B: BA talks a lot about women, and the youth and all the spaces you hold, and that was brought up. We challenged him to look at BA, BAsics and his speeches. When you listen to BA you could almost close your eyes and picture him speaking to you. He doesn’t go over your head. You can’t fall asleep on him...you cannot. BA is the type of person who is very amusing. He challenges you, things you don’t even think about, it’s in your face every day. After you listen to BA you’re not going to forget it.

Revolution: Your team raised about $700 with the holiday bake sale, which was great, but that was short of the goal of $1,000. Tell us about the challenge you’ve issued to people to help meet the goal.

B: We’re hoping that people will match us and that we will reach our goal of $1,000 by January 11. We’re urging people to open their hearts as well as their pockets and write checks—and if they any bakers out there, to help us. The goal is to get BA’s name and viewpoints heard globally.

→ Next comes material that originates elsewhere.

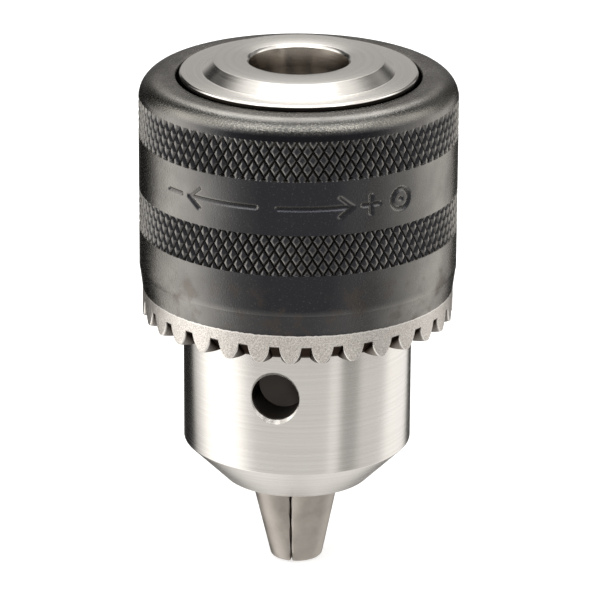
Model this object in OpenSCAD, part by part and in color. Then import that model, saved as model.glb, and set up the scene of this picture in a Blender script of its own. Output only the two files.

C: Everybody can give something. There’s a vast reservoir of people who can be involved. We’re calling on people who have means to match this challenge—going out to them with the statement, and showing them that there were people from Harlem and the Bronx organizing like this. That goal should be matched numerous times: OK, this was raised in Harlem, I’m going to give $1,000 or a couple of thousand. There were people who liked the pies and have said, when are you going to do that again? We’re working with people at core of doing this to get penny jars spread to friends and family and have 20 jars filled by the BA Everywhere “Bring in the New” party/celebration on January 11. We have one with over $11 in it, and need 19 more with $15 plus to make up the $300. The 12-year-old who helped make pies and deliver them, he’s going to make wristbands, and sell them for 50 cents or a dollar.

B: I really want to thank the Revolution Club. You always hear adults say, “Kids are always killing each other,” all the negatives. And this is a group of kids coming together for the revolution, and they helped deliver the cookies and pies, particularly that one 12-year-old. That’s what we’re doing this for, the ones BA is talking about.